St. George’s Church is throwing its doors open to the public in an effort to help them extend a welcome to family of Syrian refugees.
“The parish of St. George’s Anglican Church in Cadboro Bay has decided to sponsor a Syrian refugee family and bring them to Victoria, hopefully sometime in the spring of 2016,” said Jennifer Handley, co-chair of St. George’s refugee steering committee.
The Cadboro Bay church will be privately sponsoring the family, separate from the federal government-sponsored plan to bring 25,000 Syrian refugees to Canada by February 2016.
“At this point in time, we don’t know which family we will be welcoming to Victoria, but we are looking to bring a family of five or six people here to Victoria,” said Handley. “There’s just so much happening at the moment at all levels.”
She said in order to house and support the family for a year the church will need to raise $60,000 to $70,000. To help raise funds for the effort, St. George’s is staging a refugee sponsorship benefit concert. The show, featuring Alexandra Browning (soprano), Julia Cunningham (harp), Julia Morgan, and the Dragonettes, will be on Friday from 7 to 9 p.m. at the church located at 3909 St. George’s Lane, across from Maynard Park. Those wishing to attend are advised to come early to ensure they have a seat.

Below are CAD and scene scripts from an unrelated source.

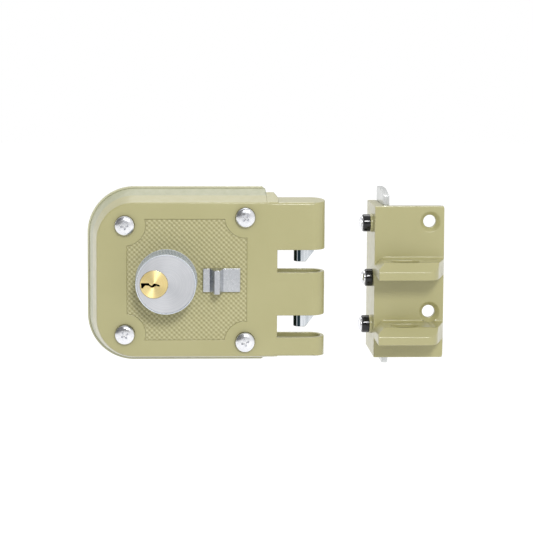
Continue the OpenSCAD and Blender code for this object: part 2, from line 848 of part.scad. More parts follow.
// Stepped studs that the carrier slides on
module guide_studs() {
    color("silver") for (p = stud_list) {
        rod_y(p[0], p[1], inner_back_y - slice, back_t + slice, stud_rivet_r);
        rod_y(p[0], p[1], carrier_back_y + slide_play, inner_back_y - carrier_back_y - slide_play,
            stud_r + stud_flange_w);
        rod_y(p[0], p[1], stud_front_y, carrier_back_y + 2 * slide_play - stud_front_y, stud_r);
        rod_y(p[0], p[1], stud_front_y, stud_head_t, stud_r + stud_flange_w);
    }
}

// Leaf spring beside the hub, with its foot on the back plate
module hub_spring() {
    x1 = hub_leaf_x + leaf_t;
    z0 = hub_leaf_z - hub_leaf_half;
    z1 = hub_leaf_z + hub_leaf_half;
    foot_y = inner_back_y - hub_foot_t;
    color("gray") difference() {
        union() {
            block(hub_leaf_x, x1, hub_front_y, bush_flange_y - slide_play, hub_leaf_end, z1);
            block(hub_leaf_x, x1, hub_front_y, inner_back_y, z0, z1);
            block(hub_leaf_x, hub_foot_end, foot_y, inner_back_y, z0, z1);
        }
        rod_y(hub_rivet_x, hub_leaf_z, foot_y - over, hub_foot_t + 2 * over, small_rivet_r);
    }
}

module hub_spring_rivet() {
    foot_y = inner_back_y - hub_foot_t;
    color("silver") {
        rod_y(hub_rivet_x, hub_leaf_z, foot_y - small_head_t, -foot_y + small_head_t, small_rivet_r);
        rod_y(hub_rivet_x, hub_leaf_z, foot_y - small_head_t, small_head_t, small_head_r);
    }
}

// Leaf spring that presses on the slide's bar
module slide_spring() {
    bar_back = bar_y + bar_t + slide_play;
    color("gray") difference() {
        union() {
            block(leaf_x, leaf_x + leaf_w, cavity_y, cavity_y + leaf_t, leaf_foot_z, leaf_knee_z);
            block(leaf_x, leaf_x + leaf_w, cavity_y, bar_back + leaf_t, leaf_knee_z - leaf_t, leaf_knee_z);
            block(leaf_x, leaf_x + leaf_w, bar_back, bar_back + leaf_t, leaf_knee_z - leaf_t, leaf_end_z);
        }
        rod_y(leaf_x + leaf_w / 2, leaf_rivet_z, cavity_y - over, leaf_t + 2 * over, small_rivet_r);
    }
}

module slide_spring_rivet() {
    color("silver") {
        rod_y(leaf_x + leaf_w / 2, leaf_rivet_z, cavity_y - leaf_rivet_len,
            leaf_rivet_len + leaf_t + small_head_t, small_rivet_r);
        rod_y(leaf_x + leaf_w / 2, leaf_rivet_z, cavity_y + leaf_t, small_head_t, small_head_r);
    }
}

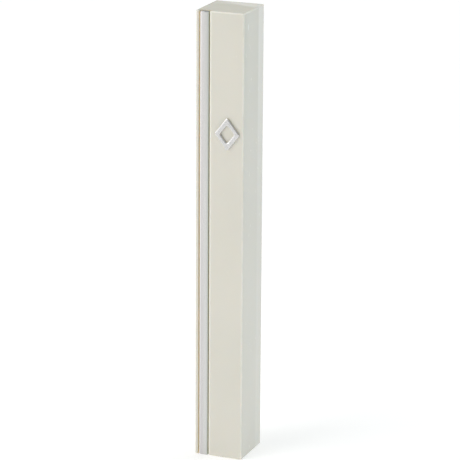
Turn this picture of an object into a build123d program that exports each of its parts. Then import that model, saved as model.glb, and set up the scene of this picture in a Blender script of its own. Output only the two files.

“This concert is an opportunity for us to not just give the parish an opportunity to get involved in this exciting project but also for members of the extended community,” said Handley, adding admission to the concert will be by donation. “We will be encouraging all those attending the concert to either make a donation right then and there or consider making a pledge that they would deliver on over the course of the next year.”
She expects the concert will be just the first in a series of fundraisers to help bring a Syrian family to start a new life and new future here in Victoria.
“I think it’s important because we who live here in Victoria, no matter how we have come to Victoria ourselves, we are blessed to live in this place. We have a lot that we can share with those whose lives have been disrupted by war and displacement,” said Handley.
She expects the Syrian family will be embraced by Victoria, pointing out the city has previously opened its doors to refugees from Vietnam and Kosovo.
“I think that Victoria is a very welcoming community, it’s a multicultural community. Victoria is a caring community, and has a history of responding to these kinds of needs.”